When to Replace a Rental’s Wiring/Electrical Panel

  • Replace immediately if: one or more outlets (or breaker switches) are turning brown and/or are warm to the touch, a burning smell occurs every time you use a certain outlet, circuit breakers flip within minutes of being switched “on,” or the wiring is aluminum or is more than 40 years old.
  • Call maintenance if: a light is flickering even after the bulb has been replaced, a circuit breaker is flipping irregularly when the circuit is clearly not overloaded, you lack GFCI outlets in the kitchen and bathroom.
  • You’ve got time if: you have only 2-prong outlets in most of the home.

When to Replace a Rental’s Cabinetry

  • Replace immediately if: the cabinetry cannot hold the weight of a 16-person set of dishes and glasses, the wood/particleboard is warped badly enough (after drying) that glasses can’t stand straight, the veneer over the particleboard/plywood has large missing patches.
  • Call maintenance if: the wood/particleboard is bulging or warped and still wet; the fixtures are loose or ugly; or the cabinets are scratched, marred, or otherwise ugly in a fashion that can be solved with a refinish.
  • You’ve got time if: the doors won’t quite close or the cabinets look out of place but aren’t obviously damaged.

When to Replace a Rental’s Flooring

  • Replace immediately if: there’s a problem with the subflooring; the flooring is ugly enough to drive tenants away; hardwood is cracked or deeply scratched; tile is shattered; or linoleum, vinyl, or carpet has cuts large stick your finger in or flaps you can pull up with your fingers.
  • Call maintenance if: there are large stains; hardwood is scuffed; tile has cracks large enough to let water in; vinyl, linoleum, or carpet has cuts large enough to collect grime; or the transition pieces are missing, broken, or are a tripping hazard.
  • You’ve got time if: tile has fine cracks that won’t let in water; vinyl, linoleum, or carpet has small cuts that are hard to notice; or transition pieces have stuff collecting underneath them.

When to Replace a Rental’s Doors and/or Trim

  • Replace immediately if: trim is rotting or moldy, trim is badly cracked or broken, or door won’t latch.
  • Call maintenance if: trim is cracked (but not enough to fit a piece of paper in), trim or door is warped enough to feel air flow under/around doors/windows, door is hanging off-level but still closes and latches.
  • You’ve got time if: trim is ugly or doesn’t match the décor or door is hard to latch.

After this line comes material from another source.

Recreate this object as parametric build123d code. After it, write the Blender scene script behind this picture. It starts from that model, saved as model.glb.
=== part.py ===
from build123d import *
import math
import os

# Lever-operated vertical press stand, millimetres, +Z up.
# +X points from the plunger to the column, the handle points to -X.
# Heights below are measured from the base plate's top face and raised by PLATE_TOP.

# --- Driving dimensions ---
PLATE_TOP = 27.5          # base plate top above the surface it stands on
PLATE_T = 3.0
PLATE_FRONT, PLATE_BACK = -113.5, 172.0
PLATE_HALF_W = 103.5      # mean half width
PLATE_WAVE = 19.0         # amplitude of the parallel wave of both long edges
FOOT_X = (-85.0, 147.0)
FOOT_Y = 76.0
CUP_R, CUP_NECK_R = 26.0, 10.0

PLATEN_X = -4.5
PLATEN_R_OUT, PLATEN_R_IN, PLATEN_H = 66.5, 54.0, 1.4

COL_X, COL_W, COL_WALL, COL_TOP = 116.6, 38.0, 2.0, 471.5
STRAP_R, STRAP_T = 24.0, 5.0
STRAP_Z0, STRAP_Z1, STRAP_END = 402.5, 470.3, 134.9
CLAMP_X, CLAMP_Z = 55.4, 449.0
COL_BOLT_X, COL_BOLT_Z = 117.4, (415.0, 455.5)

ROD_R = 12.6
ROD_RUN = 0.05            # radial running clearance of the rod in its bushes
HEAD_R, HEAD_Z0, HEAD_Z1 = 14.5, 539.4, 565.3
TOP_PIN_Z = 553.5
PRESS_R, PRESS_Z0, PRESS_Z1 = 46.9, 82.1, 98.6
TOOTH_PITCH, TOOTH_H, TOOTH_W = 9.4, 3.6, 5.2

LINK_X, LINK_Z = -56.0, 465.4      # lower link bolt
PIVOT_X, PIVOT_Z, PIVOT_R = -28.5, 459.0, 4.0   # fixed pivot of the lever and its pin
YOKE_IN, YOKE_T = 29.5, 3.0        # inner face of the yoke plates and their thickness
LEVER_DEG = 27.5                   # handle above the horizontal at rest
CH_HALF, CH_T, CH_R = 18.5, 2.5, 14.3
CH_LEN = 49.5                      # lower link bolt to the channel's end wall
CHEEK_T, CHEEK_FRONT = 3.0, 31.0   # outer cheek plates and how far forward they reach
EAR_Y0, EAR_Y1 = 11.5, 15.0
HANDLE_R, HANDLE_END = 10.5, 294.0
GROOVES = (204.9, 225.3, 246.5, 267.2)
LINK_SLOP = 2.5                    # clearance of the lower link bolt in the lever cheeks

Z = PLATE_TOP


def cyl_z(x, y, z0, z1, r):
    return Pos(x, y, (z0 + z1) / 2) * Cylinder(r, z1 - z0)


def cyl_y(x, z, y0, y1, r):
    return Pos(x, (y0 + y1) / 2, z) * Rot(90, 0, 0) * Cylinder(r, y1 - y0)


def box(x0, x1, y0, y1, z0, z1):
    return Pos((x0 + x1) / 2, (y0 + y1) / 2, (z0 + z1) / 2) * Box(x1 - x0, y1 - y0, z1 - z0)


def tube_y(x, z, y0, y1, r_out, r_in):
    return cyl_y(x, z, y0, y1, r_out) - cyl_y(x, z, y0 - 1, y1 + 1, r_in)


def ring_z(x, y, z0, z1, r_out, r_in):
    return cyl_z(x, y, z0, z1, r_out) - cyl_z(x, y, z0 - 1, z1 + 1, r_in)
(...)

When to Replace a Rental’s Appliances

  • Replace immediately if: appliances aren’t working or appliances work but smell strongly of ozone and/or burning.
  • Call maintenance if: appliances are making unusual noises, vibrating excessively during use, or are performing inefficiently but effectively; or appliances work but smell off during functioning.
  • You’ve got time if: appliances are less than the age given on the chart below.

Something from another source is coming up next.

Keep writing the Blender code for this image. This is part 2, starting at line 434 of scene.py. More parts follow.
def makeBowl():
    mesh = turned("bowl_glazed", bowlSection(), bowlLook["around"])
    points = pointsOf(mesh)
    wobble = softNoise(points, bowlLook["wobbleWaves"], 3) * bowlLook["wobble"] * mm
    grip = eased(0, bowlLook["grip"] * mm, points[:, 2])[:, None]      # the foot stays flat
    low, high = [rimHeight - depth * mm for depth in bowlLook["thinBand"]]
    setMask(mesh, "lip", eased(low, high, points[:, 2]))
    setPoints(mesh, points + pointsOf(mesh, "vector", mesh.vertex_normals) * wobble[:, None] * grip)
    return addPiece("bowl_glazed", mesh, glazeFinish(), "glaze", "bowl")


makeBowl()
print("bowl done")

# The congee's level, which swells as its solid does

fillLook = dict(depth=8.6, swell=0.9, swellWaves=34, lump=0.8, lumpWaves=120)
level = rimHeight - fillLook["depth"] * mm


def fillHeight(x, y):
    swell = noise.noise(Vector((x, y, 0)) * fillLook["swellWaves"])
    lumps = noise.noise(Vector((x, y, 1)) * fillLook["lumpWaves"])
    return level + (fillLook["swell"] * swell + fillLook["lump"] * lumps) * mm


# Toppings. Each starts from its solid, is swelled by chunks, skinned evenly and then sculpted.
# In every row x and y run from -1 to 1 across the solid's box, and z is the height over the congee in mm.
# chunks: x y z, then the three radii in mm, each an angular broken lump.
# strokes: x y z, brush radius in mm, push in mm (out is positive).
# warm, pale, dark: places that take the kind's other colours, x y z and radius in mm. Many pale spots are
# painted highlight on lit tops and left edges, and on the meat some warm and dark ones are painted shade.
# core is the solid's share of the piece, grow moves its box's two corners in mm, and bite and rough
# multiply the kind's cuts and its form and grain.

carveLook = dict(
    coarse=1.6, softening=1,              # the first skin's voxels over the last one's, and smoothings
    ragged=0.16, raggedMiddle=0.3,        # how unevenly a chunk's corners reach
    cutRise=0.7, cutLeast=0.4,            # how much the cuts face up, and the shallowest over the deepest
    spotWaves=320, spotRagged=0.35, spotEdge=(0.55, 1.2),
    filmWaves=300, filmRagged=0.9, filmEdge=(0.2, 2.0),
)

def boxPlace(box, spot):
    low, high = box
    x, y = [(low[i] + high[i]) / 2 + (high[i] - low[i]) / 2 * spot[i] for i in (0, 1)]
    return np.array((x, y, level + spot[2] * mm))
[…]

The Appliance Age-to-Repair Chart

  • Gas Range, Gas Oven: 25 years
  • Boiler, Freezer (Single-Purpose), Electric Range, Electric Oven, Gas Dryer, Fridge: 20 years
  • Dishwasher, Washing Machine, Electric Dryer, Mini-Fridge, Garbage Disposal: 15 years
  • Window A/C Unit, Microwave, Trash Compactor, Range Hood: 10 years

Stick with these guidelines, and you can keep your CapEx expenses to a minimum while also minimizing your chance of having to spend even more on an emergency replacement to keep your rental livable according to legal standards.

What has been your experience with replacing CapEx items in your rentals? Any nightmare situations that have occurred due to waiting too long?

Let me know with a comment!

About Author

Drew Sygit

Drew is the manager of Royal Rose Property Management, a fairly high-tech solution for Detroit Metro area property owners & investors.

15 Comments

  1. Giovanni Isaksen

    Great article Drew! Shorting the CapEx is an easy way to jack up NOI but it’s also how value add deals are created. Combine that with tired landlords and that’s how we get to create value in CRE and apartment deals.

    Your age to repair chart is very useful. When we’re in due diligence on a CRE or apartment deal we build out a full age to repair chart for the entire property (AKA a replacement schedule) based on the inspection reports so we can reserve an adequate amount for CapEx going forward. This would save some headaches or a rental house too.

  2. Domenick T.

    Excellent information Drew! I especially like the replace-maintain-you’ve got time guidelines.

    Personally, I’ve been burned by trying to wait until something needed replacing in my rentals. I find it’s better to replace the major systems if they are near the end of their useful life before finding a tenant. Otherwise I end up with having to compensate tenants for days they can’t use their apartment while the heater is being replaced in the middle of winter!

  3. James Pierce

    We’ve found through experience that the closer you are to the ocean here in San Francisco, the more internal and external home maintenance expense you will occur due to the “marine influence” or salt air corrosion. My compliments on your excellent article. It’s just the beginning of what should be considered for coastal properties. Always get a Contractor (Home) inspection as well a roof and Pest inspection prior to purchasing on the coast in Northern California, particularly for homes built prior to WW Two.

  4. Michael Boyer

    Nice outline!

    This piece gets at a philosophy I have developed on CAP EX, i.e., rigid versus flexible CAP EX.

    There is flexible CAP EX, like dated but functional cabinets. Sort of a “you’ve got time” item (or even an refinish option) as mentioned in the article. Plan to replace but not a rush (maybe next turnover etc)….

    Whereas anything where a failure goes to habitability or could harm the property (HVAC, ROOF, etc), I call more rigid CAP EX. These I replace at the end of their useful life or first clues of issues (also as mentioned in the article). Not ones to put off. Priority.

    The nice larger theme here is the granular level of CAP EX (not one size fits all or set number or %). Rather it is more nuanced and depends on the property, the particular type of components and its function, and their condition/age. And you have to also add in your own observations and experiences to gear your actions as well. This is CAP EX in practice (not just theory) and how you maintain the property responsibly but efficiently.